Le virologue marseillais est un auteur particulièrement prolifique. Mais certaines de ses pratiques dérangent ses confrères, explique « Le Parisien ».
Il est devenu la coqueluche des médias au cours des derniers mois. Adulé par les uns, critiqué par les autres, le professeur Didier Raoult, défenseur d’un traitement basé sur l’hydroxychloroquine face au coronavirus ne laisse pas indifférent. Mais avant d’exploser aux yeux du grand public, le directeur de l’IHU Méditerranée s’était déjà fait un nom dans le monde médical, grâce à de nombreuses publications.
Selon le site Web de l’institut il serait même « le chercheur européen dont les publications ont été le plus citées par la communauté internationale ». Comme le note le Parisien, sa capacité à produire autant interroge pourtant certains de ses confrères.
Pour comprendre l’ampleur du phénomène, il faut tout d’abord se pencher sur les chiffres. PubMed, le principal moteur de recherche sur les publications scientifiques, recense 1 836 articles du professeur Didier Raoult entre 1995 et 2020. Soit plus de 120 par an. Un chiffre qui a attiré l’attention de certains scientifiques qui ont donc enquêté sur ses méthodes. Bilan ? Une large partie de ses publications se fait dans des revues où travaillent des membres de son équipe.
Ainsi, il aurait publié 230 études dans New Microbes and New Infections. Or, le directeur de la publication de la revue est Michel Drancourt, adjoint de Didier Raoult au sein de l’IHU et collaborateur du virologue depuis 35 ans.

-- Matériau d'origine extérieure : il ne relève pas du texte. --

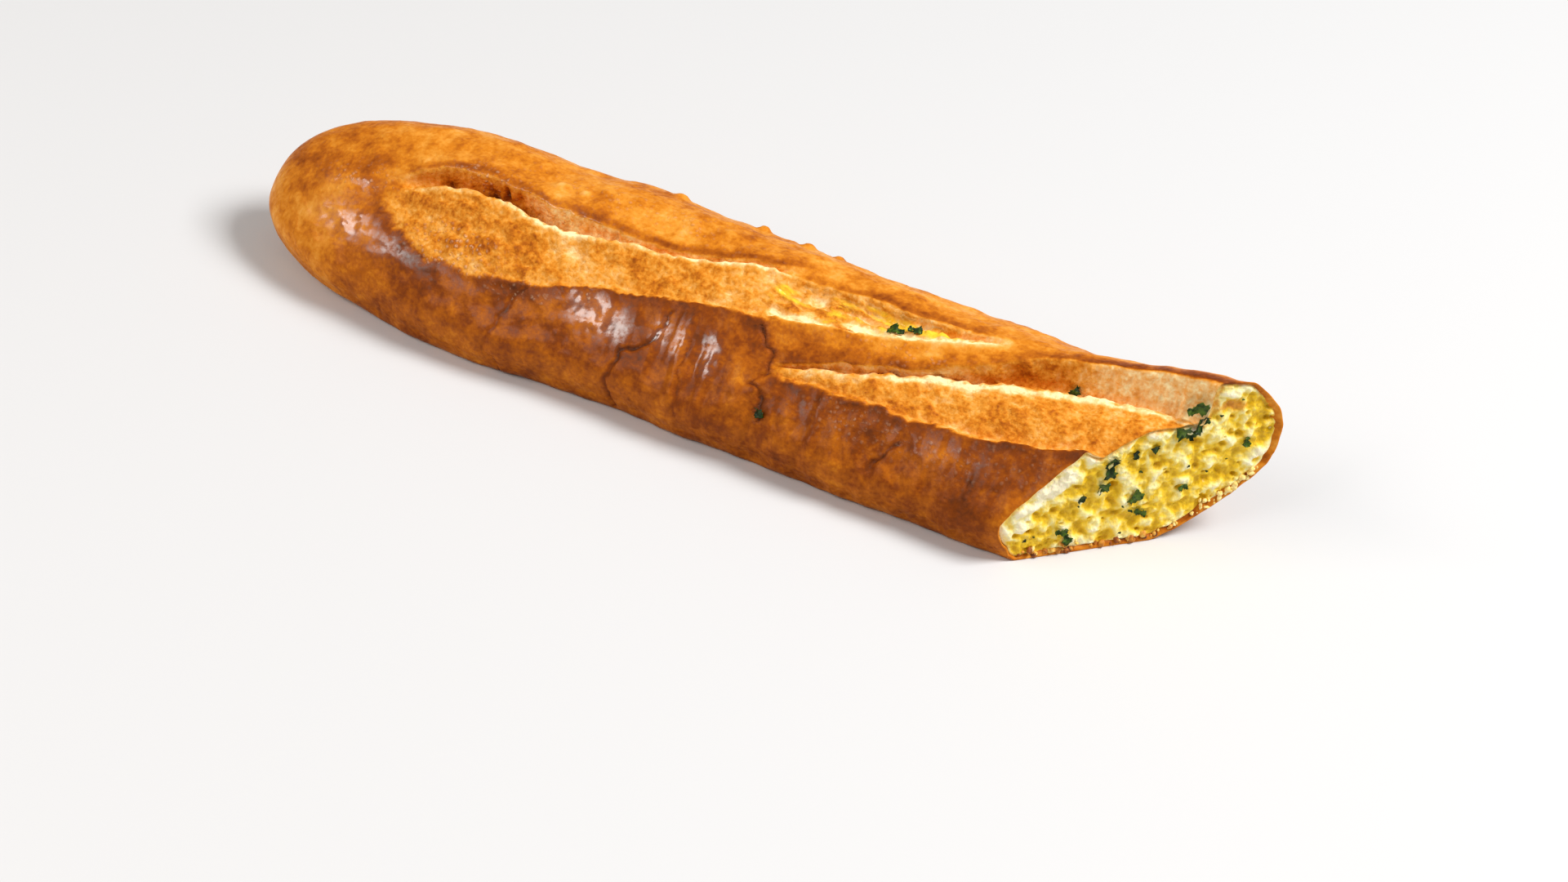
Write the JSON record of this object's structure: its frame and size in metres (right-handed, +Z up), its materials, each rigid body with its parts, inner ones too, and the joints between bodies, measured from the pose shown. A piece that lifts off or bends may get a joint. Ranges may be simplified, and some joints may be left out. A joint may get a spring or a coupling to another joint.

Des membres de l’IHU ont des fonctions éditoriales dans près de la moitié des revues où il est le plus prolifique.
Une question financière
Le professeur Francis Berenbaum, du centre de recherche Saint-Antoine à Paris, jette un regard critique sur la situation. « Lorsqu’une équipe envoie son travail à une revue tenue, finalement, par elle-même, c’est caractéristique du conflit d’intérêts », explique-t-il au Parisien. Du côté de l’IHU Méditerranée, on parle d’accusations « sans preuve » et de « spéculations ».
Pourquoi le sujet est-il aussi important ? En raison de l’impact sur le financement des établissements de santé. Les dotations de l’État sont en effet directement reliées au nombre de publications signées par des chercheurs d’un établissement. Chaque publication peut rapporter jusqu’à 32 points, selon le classement de la revue et le rang de l’auteur dans l’étude. Chaque point a ensuite une valeur de 600 euros par an pendant 4 ans. Patrick Devos, un statisticien de l’université de Lille qui a contribué à mettre au point ce système s’interroge sur « une manière détournée de booster son score ». Dès 2017, la Cour des comptes poussait pour une modification des « modalités d’affectations des recettes », jugeant le système « insuffisamment discriminant selon la qualité des recherches ». Sans effet pour l’instant.